The Civil War Institute’s Brian C. Pohanka Internship Program offers Gettysburg College students a special opportunity to do paid work on the frontlines of history, giving public tours of iconic historic sites, leading children’s programs, gaining hands-on experience with original artifacts, creating multimedia products, and conducting independent historical research. In the summer of 2015, 22 students are working under the umbrella of the Pohanka program at parks and museums up and down the East Coast. For updates on their work and reflections on their experiences “doing history in public,” visit CWI’s blog, The Gettysburg Compiler.
SUMMER 2015 INTERNS
Blake Altenberg ’17, Andersonville National Historic Site
Alexandria Andrioli ‘18, Harpers Ferry National Historic Site
Amelia Benstead ‘16, Boston African American National Historic Site
Jesse Campana ‘18, Richmond National Battlefield Park
Jonathan Danchik ‘17, Appomattox Court House National Historical Park
Meghan Eaton ‘18, Harpers Ferry National Historical Park
Melanie Fernandes ’16, Boston African American National Historic Site
Jenna Fleming ‘16, Seminary Ridge Museum
Sean Hough ’16, Fredericksburg & Spotsylvania National Military Park
Sam Kauker ‘16, Antietam National Battlefield
Matt LaRoche ‘17, Gettysburg National Military Park
Thomas Nank ‘16, Manassas National Battlefield Park
Amanda Pollock ‘18, Appomattox Court House National Historical Park
Jacob Ross ‘15, Fredericksburg & Spotsylvania National Military Park
Kyle Schrader ‘16, Seminary Ridge Museum
Steven Semmel ‘16, Special Collections & College Archives
Jennifer Simone ‘18, Fredericksburg & Spotsylvania National Military Park
Elizabeth Smith ‘17, Fredericksburg & Spotsylvania National Military Park
Mikki Stacey ‘17, Stratford Hall: The Home of the Lees
Amanda Thibault ‘17, Women’s Rights National Historical Park
Andrew Vannucci ‘15, Harpers Ferry National Historical Park
Max Zammataro ‘16, Petersburg National Battlefield
Pohanka Interns receive a $1,500 stipend from the CWI and free on-site housing at their respective parks/museums. The program is open to all matriculated Gettysburg College students, regardless of class year. The application process for 2016 will open in Fall 2015. Applicants need not be history majors or specialists in the Civil War era, although good communication skills, substantial interest in the past, and a desire to share that interest with others are essential.
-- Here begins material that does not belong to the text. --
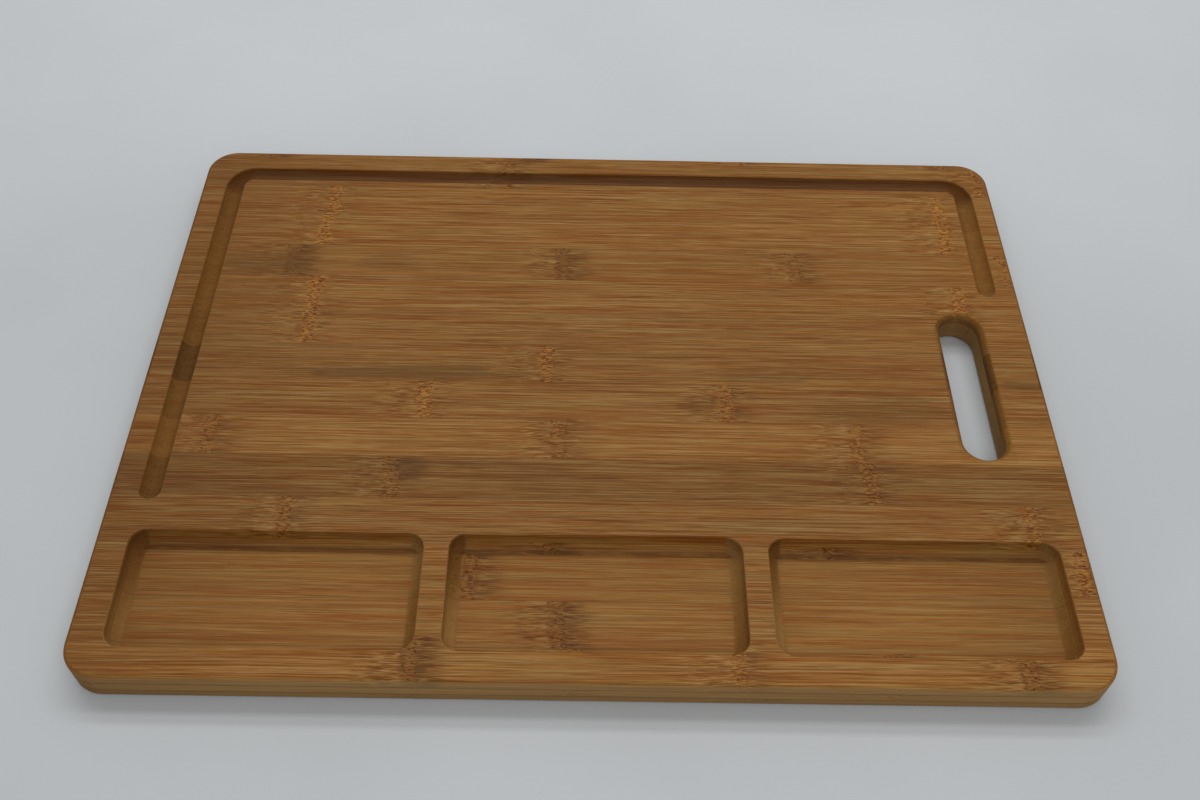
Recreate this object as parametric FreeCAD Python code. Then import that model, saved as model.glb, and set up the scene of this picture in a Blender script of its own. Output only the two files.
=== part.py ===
import FreeCAD, Part
import math
import os

# A bamboo carving board, laminated from three plies. Each ply is a row of bamboo strips glued edge to edge,
# with the grain of every strip along X. A juice groove runs round three sides of the top, a hand slot goes
# through the right end, and serving wells lie along the front. Every strip is a node of its own. A strip that
# the slot or the wells cut right through is one node with a separate solid for each piece that they leave.
#
# Lengths are in millimetres. The origin is the centre of the underside. X runs along the board towards the
# hand slot, Y from the front edge, where the wells are, to the back, and Z is up.

# Board
BOARD_LENGTH = 380.0        # along X
BOARD_WIDTH = 280.0         # along Y
CORNER_RADIUS = 13.3        # upright corners of the board
EDGE_ROUND = 1.5            # rounding of the top and bottom edges all round

# Plies, and the strips that each is glued up from
TOP_PLY = 5.0
CORE_PLY = 5.0
BOTTOM_PLY = 5.0
STRIP_WIDTH = 19.85
TOP_JOINT = -2.8            # the glued joint of each ply that is nearest the board's middle, along Y
CORE_JOINT = -3.4
BOTTOM_JOINT = 7.15

# The router's set-up: wells and groove lie this far to the right of the board's middle
ROUTER_OFFSET = 1.0
RIM_ROUND = 0.5             # eased rims of the wells and the groove

# Serving wells
WELL_COUNT = 3
WELL_END_MARGIN = 12.0      # board left between the outer wells and the board's ends
WELL_FRONT_MARGIN = 12.3    # board left between the wells and the front edge
WELL_WEB = 10.0             # board left between two wells
WELL_WIDTH = 49.3           # along Y
WELL_DEPTH = 8.0
WELL_CORNER = 6.5           # upright corners of a well
WELL_FLOOR_ROUND = 5.0      # hollow rounding where the walls meet the floor

# Hand slot
SLOT_WIDTH = 18.0
SLOT_LENGTH = 78.0          # along Y, over its round ends
SLOT_INSET = 30.0           # centre line to the board's right end
SLOT_RIM_ROUND = 2.0

# Juice groove
GROOVE_WIDTH = 8.2
GROOVE_DEPTH = 3.8
GROOVE_END_INSET = 14.5     # centre line to the board's ends
GROOVE_BACK_INSET = 15.6    # centre line to the board's back edge
GROOVE_BEND = 9.0           # radius of the centre line at the back corners
GROOVE_WELL_GAP = 13.9      # board left between the left arm's end and the wells
GROOVE_SLOT_GAP = 12.3      # board left between the right arm's end and the hand slot

# Making
CUTTER_OVERRUN = 5.0        # how far a cutting tool stands out of the face that it cuts
TOUCH = 1e-4                # closest distance at which two heights count as the same
UP = FreeCAD.Vector(0, 0, 1)

THICKNESS = TOP_PLY + CORE_PLY + BOTTOM_PLY
LEFT = -BOARD_LENGTH / 2
RIGHT = BOARD_LENGTH / 2
FRONT = -BOARD_WIDTH / 2
BACK = BOARD_WIDTH / 2

WELL_LENGTH = (BOARD_LENGTH - 2 * WELL_END_MARGIN - (WELL_COUNT - 1) * WELL_WEB) / WELL_COUNT
WELL_FRONT = FRONT + WELL_FRONT_MARGIN
WELL_BACK = WELL_FRONT + WELL_WIDTH
SLOT_X = RIGHT - SLOT_INSET
SLOT_BACK = SLOT_LENGTH / 2


def round_upright_edges(solid, radius):
    upright = [edge for edge in solid.Edges if edge.BoundBox.ZLength > TOUCH]
    return solid.makeFillet(radius, upright)


def flat_faces_at(solid, height):
    return [face for face in solid.Faces
            if abs(face.BoundBox.ZMin - height) < TOUCH and abs(face.BoundBox.ZMax - height) < TOUCH]


def outer_edges_at(solid, height):
    return [edge for face in flat_faces_at(solid, height) for edge in face.OuterWire.Edges]


def rim_edges_at(solid, height, left=LEFT):
    """Edges of the openings in a flat face, of those that lie wholly to the right of an X position."""
    edges = []
    for face in flat_faces_at(solid, height):
        for wire in face.Wires:
            if not wire.isSame(face.OuterWire) and wire.BoundBox.XMin > left:
                edges.extend(wire.Edges)
    return edges


def rounded_block(length, width, height, radius):
    """A block with rounded upright edges, centred on X and Y and standing on Z = 0."""
    block = Part.makeBox(length, width, height, FreeCAD.Vector(-length / 2, -width / 2, 0))
    return round_upright_edges(block, radius)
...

Established in 2011 thanks to the generosity of the John J. Pohanka Family Foundation, the Pohanka Internship Program supports long-term partnerships between Gettysburg College and a wide range of National Parks and museums. Interns participate in a rigorous interview process, and are offered valuable opportunities for self-reflection, networking, and resume building.
Pohanka Interns come away from their summer experiences with a greatly expanded awareness of the career options available to students with academic training in history and increased commitment to engaging public audiences in meaningful dialogue about the past. Many have gone on to enroll in graduate programs in history, public history, and historic preservation. Former interns have pursued graduate work at Oxford University, West Virginia University, University of Massachusetts, UNC Greensboro, IUPUI, Eastern Illinois University, American University, West Georgia University, Roger Williams University and the University of Louisville, and several have been hired as seasonal rangers at National Park Service sites. For an example of student work produced under the Pohanka Program, please see Melanie Fernandes' 2014 video for Boston African American National Historic Site.
Brian Pohanka was a graduate of Sidwell Friends School and Dickinson College, where he majored in history. His passion for 19th and 20th-century military history and Civil War reenacting was legendary, and he was widely recognized as a leading authority on the Battle of Little Bighorn. The internship program, which makes it possible for students to spend their summers at sites that played a huge role in Pohanka’s life, cultivating conversations with public audiences, is a fitting tribute to his legacy.